Set your oven to "Broil".  Place the bones in a large oven-safe pot or pan, and broil them in the oven for up to 1/2 hour.  They should cook to a rich brown colour.

While the bones broil, start a large soup pot with water, maybe about half full.  Put the pot on high heat on the stove to begin with.  Also start a pan on the stove over medium-high heat.  Add the oil to the pan.  Chop the vegetables into large, coarse pieces and dump them all into the pan.  Fry the vegetables until they are fragrant and starting to brown a little. 



Once the vegetables have cooked, you can dump them in the pot of hot water.  Add the parsley, pepper and optional mustard seed (never spreadable mustard!). 
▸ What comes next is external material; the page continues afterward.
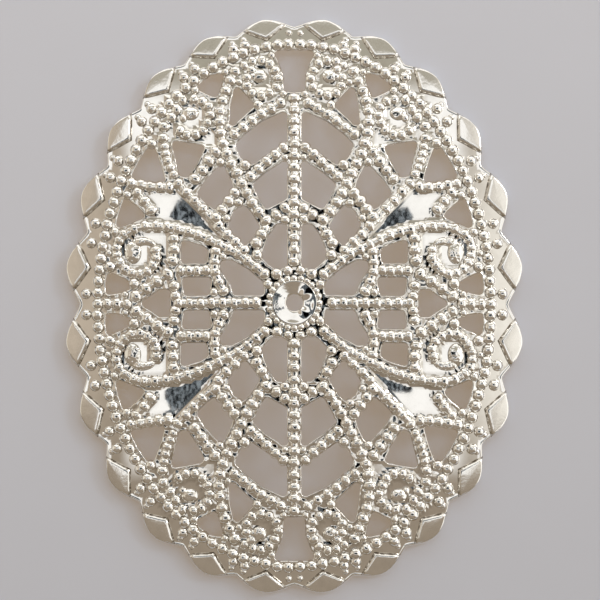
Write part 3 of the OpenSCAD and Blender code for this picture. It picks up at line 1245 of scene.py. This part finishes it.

Turn down the heat on the water to very low!  Whatever you do, do not allow the water to boil!  By thermometer, the water should ideally be 180 degrees F (80 degrees C).  If you are doing it by eye, you'll see little tiny bubbles rising from the bottom.  Roughly one tiny bubble per second is close to 180 degrees.  You may fiddle with the stove dials for a few minutes until the temperature stabilizes where you want it.
 
Once the bones have broiled, use kitchen pincers to gently place each bone in the pot of water.  It's important to disturb the water as little as possible with the bones. The hot water will dislodge collagens and impurities from the bones.  The more agitated the water is, the more stuff will come off of the bones. 

There's differing schools of thought here.  Some places I know will put the stock on full boil.  You will get stock in 2 - 4 hours that way, but you'll have to keep a careful eye on the water level.  As well, your stock will be incredibly murky, and you will have a difficult time removing "soup scum": impurities that tend to rise to the surface along with fat.  In the end, you'll have a rather fatty, cloudy, somewhat impure-tasting stock.  Toss in some spices and chances are you can get away with it.

Other places will throw out the stock if it ever comes to a boil.  Boiling guarantees that whatever impurities are in your ingredients will stay suspended in the broth.  Slow heat will allow the impurities to rise to the surface.  Periodically, you can "de-scum" the top layer of the stock with a large spoon.  Simply scoop off surface-layer gunk. 
With slow heat, count on simmering for at least 8 - 10 hours.  Check frequently to make sure your water does not boil.  Keep the dial set to low.  If in doubt, it's better to be too low than too high, as the heat will build.  The water level should always at least cover the bones.  I like at least 1/2 inch coverage.  

If you need to, you can add cold water to top up the level.  Pour the water very gently down the shaft of a wooden spoon or down a knife blade to avoid agitating the stock.  After a while, the stock should look clear and brown like tea.

Before you go to bed for the night, set up your strainer.  I use a large collander with a single piece of paper towel in the bottom.  The collander sits directly over a large bowl for collecting the stock. Carefully pour the stock into the strainer.  The strainer will catch the large pieces, while the paper towel will filter out any extra fat and the small bits.  Collect the stock in the bowl.  Immediately put the stock in its bowl into the refrigerator.  Clean up and go to bed. 
As the stock cools, the fat will rise to the surface and solidify.  Since the fat is less dense than the stock, it will float. It will also hopefully soak up any impurities you missed while de-scumming.   All you have to do the next morning is to scoop up the floating solid bits.  What remains is good quality stock. 


Separate the stock into smaller containers.  The stock will keep well in the fridge for a few days, but if you don't plan to use it right away, then freeze it.  Stock freezes very well.  Just re-heat the amount that you want to use. 
Sometimes, frozen stock will have a gelatinous look to it when re-heated: gooey bits suspended in the liquid.  That's fine, it's just collagen, which breaks up when you cook the stock.  It adds flavour to the stock, so don't scoop it out. 

VARIATIONS:

Instead of beef bones, you can use a chicken or turkey carcass left over from dinner.  If you can get veal bones, that makes the finest stock.  Otherwise, the technique and ingredients are mostly the same.  You can also make stock out of fish bones, but that's a different recipe, and you cannot slow-cook fish stock.  Finally, you can omit the bones altogether and make vegetable stock just using veggies and spices.